---------- Items

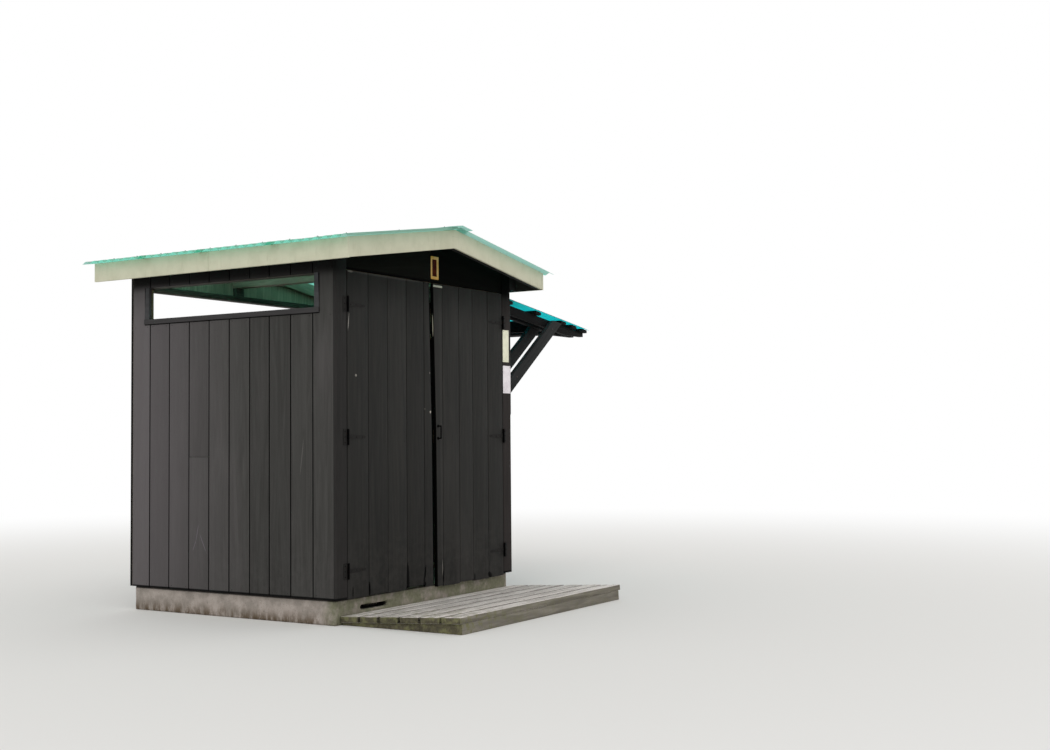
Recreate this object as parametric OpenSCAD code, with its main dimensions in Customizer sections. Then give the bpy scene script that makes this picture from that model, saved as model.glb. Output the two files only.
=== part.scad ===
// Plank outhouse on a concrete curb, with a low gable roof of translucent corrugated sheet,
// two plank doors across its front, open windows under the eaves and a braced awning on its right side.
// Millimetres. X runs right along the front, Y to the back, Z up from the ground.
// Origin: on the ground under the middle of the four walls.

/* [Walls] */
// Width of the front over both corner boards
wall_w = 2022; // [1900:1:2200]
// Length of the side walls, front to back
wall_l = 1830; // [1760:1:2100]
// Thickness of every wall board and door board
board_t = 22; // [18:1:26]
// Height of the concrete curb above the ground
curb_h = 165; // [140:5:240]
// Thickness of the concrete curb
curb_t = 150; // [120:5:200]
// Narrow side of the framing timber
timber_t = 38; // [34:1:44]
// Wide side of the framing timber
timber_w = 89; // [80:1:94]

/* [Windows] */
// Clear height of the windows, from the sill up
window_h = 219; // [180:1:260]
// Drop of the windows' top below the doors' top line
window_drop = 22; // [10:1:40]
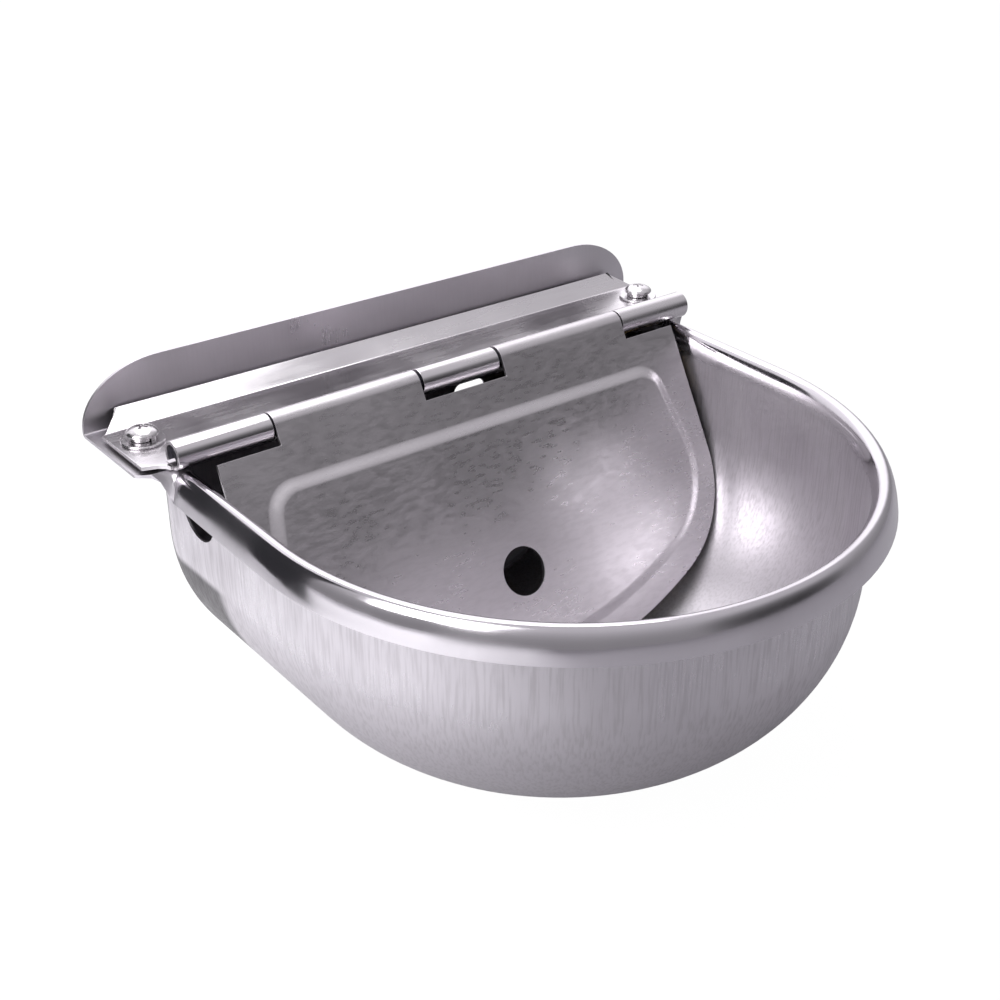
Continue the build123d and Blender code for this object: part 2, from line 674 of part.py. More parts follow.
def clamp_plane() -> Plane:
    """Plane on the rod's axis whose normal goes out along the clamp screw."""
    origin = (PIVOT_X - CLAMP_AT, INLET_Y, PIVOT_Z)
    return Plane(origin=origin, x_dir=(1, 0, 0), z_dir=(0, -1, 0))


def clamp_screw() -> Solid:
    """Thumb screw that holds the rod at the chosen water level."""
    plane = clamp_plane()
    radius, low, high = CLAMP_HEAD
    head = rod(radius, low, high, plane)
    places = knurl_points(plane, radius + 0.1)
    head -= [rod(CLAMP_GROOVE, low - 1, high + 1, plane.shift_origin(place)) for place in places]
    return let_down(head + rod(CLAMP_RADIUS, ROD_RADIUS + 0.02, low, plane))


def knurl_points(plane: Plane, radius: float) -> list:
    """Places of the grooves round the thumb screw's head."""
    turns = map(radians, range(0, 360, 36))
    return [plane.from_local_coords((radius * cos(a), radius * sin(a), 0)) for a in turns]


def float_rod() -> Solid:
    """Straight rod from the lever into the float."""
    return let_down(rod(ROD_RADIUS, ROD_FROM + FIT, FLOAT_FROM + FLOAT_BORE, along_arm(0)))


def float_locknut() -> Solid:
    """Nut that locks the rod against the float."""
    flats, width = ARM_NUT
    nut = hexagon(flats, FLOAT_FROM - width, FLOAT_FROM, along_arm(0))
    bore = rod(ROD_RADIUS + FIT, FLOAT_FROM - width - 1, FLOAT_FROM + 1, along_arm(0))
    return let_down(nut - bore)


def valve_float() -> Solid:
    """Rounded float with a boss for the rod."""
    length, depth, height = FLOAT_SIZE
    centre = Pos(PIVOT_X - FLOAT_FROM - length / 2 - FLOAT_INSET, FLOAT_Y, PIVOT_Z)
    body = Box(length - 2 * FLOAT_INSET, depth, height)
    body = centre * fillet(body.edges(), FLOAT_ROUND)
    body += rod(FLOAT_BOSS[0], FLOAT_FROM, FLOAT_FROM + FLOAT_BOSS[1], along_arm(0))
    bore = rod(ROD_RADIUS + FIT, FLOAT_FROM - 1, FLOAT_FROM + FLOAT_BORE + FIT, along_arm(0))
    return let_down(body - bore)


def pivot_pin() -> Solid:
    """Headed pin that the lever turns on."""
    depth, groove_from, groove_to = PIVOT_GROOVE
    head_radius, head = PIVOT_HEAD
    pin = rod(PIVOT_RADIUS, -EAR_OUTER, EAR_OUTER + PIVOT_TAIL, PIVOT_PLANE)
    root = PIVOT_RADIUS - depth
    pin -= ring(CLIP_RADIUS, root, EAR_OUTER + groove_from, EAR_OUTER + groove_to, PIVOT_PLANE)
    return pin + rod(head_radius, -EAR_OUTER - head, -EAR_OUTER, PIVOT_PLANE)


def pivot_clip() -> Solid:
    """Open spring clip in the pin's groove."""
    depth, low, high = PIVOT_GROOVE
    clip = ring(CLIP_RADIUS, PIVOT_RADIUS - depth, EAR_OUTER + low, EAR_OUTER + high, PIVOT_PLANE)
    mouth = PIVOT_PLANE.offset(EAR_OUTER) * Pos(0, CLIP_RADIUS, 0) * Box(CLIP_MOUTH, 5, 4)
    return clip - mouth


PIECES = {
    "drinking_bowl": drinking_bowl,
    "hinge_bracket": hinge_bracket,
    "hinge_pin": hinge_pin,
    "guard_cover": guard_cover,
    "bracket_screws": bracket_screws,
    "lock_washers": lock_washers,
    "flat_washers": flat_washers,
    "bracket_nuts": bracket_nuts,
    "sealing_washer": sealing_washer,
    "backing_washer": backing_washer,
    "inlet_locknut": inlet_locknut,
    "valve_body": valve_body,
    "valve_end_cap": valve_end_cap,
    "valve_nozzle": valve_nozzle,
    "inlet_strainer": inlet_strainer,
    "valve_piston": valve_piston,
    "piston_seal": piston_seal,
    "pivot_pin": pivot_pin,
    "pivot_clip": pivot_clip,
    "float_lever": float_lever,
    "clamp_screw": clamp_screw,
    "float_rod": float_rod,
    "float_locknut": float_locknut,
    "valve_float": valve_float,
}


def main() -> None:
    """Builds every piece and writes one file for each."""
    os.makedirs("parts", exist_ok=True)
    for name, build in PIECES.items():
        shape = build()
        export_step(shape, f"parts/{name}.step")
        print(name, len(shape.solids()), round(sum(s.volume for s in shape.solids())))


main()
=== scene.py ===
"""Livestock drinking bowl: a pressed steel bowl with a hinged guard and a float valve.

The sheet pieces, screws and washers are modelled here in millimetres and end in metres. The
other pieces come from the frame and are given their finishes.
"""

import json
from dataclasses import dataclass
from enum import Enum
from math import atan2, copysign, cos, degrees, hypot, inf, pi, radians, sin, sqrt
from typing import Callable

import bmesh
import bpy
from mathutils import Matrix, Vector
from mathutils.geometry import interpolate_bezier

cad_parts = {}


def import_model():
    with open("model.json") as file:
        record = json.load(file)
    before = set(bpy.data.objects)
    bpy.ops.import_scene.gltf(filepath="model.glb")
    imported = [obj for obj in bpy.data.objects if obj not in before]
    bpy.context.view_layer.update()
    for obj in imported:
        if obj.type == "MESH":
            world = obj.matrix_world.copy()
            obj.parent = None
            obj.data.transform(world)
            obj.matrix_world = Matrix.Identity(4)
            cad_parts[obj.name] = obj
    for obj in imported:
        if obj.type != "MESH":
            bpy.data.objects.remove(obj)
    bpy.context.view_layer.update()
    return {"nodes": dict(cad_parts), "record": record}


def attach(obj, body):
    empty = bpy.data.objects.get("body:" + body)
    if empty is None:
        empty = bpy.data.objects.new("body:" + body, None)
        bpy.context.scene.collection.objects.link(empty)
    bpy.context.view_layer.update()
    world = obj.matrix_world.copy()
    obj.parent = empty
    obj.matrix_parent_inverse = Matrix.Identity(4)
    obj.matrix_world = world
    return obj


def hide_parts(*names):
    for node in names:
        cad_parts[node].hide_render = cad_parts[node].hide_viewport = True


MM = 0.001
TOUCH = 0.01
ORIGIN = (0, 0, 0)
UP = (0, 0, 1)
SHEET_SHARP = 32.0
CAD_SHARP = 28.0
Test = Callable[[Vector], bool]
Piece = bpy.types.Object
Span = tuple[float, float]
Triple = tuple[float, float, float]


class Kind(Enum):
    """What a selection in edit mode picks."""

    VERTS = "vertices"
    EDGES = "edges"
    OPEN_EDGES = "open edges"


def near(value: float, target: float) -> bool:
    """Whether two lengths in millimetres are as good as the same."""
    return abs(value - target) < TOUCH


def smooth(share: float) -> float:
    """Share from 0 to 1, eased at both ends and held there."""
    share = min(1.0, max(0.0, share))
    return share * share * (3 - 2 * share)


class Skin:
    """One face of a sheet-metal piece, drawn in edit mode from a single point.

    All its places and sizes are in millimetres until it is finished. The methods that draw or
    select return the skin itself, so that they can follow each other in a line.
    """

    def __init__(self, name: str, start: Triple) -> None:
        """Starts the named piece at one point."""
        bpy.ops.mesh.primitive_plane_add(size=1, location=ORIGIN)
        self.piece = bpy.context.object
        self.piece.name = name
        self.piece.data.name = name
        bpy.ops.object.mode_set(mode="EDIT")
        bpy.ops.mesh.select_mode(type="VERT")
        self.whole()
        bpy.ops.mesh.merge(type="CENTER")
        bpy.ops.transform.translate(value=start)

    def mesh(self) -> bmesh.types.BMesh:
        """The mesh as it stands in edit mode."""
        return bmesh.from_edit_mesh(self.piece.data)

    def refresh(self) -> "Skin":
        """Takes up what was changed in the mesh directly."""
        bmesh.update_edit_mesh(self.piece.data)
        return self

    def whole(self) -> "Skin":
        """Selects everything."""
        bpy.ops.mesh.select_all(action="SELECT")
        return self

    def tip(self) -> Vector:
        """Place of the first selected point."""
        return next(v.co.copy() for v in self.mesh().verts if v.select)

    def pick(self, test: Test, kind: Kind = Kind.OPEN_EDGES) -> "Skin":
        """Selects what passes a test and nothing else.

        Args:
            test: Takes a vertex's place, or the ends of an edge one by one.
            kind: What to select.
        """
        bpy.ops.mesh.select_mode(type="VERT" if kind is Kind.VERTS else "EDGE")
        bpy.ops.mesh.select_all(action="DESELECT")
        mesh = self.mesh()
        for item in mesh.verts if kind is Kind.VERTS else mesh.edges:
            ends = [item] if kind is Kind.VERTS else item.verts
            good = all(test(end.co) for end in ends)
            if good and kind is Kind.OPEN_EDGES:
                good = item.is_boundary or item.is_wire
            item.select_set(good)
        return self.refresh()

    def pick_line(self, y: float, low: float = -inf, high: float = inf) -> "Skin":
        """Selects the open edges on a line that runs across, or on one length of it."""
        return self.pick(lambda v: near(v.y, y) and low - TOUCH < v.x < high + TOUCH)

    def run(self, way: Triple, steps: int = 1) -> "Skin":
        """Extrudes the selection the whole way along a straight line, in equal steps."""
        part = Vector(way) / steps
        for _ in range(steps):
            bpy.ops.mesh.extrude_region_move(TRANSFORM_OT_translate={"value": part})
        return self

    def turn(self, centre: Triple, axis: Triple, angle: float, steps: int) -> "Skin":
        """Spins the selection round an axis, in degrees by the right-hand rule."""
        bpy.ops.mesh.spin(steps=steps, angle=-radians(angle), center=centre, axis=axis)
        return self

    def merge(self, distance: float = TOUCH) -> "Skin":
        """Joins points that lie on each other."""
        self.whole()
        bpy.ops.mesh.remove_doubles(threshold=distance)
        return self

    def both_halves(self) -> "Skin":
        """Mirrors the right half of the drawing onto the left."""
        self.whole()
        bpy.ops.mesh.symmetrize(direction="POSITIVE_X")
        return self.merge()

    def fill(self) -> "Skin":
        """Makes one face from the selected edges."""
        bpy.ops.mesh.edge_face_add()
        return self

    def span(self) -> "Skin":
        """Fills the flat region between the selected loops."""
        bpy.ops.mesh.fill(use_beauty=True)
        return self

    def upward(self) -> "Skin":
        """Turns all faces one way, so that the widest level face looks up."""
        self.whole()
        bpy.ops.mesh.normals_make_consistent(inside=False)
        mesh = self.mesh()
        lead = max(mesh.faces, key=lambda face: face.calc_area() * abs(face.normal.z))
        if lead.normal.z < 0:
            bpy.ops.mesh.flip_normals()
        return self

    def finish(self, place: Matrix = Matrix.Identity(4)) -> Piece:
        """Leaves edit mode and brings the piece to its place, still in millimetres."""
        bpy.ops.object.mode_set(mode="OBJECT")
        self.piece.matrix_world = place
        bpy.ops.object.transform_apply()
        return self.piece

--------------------

Output the lines of the records above exactly as they appear, from the line containing "record = json.load(file)" through the line containing "cad_parts[obj.name] = obj".

        record = json.load(file)
    before = set(bpy.data.objects)
    bpy.ops.import_scene.gltf(filepath="model.glb")
    imported = [obj for obj in bpy.data.objects if obj not in before]
    bpy.context.view_layer.update()
    for obj in imported:
        if obj.type == "MESH":
            world = obj.matrix_world.copy()
            obj.parent = None
            obj.data.transform(world)
            obj.matrix_world = Matrix.Identity(4)
            cad_parts[obj.name] = obj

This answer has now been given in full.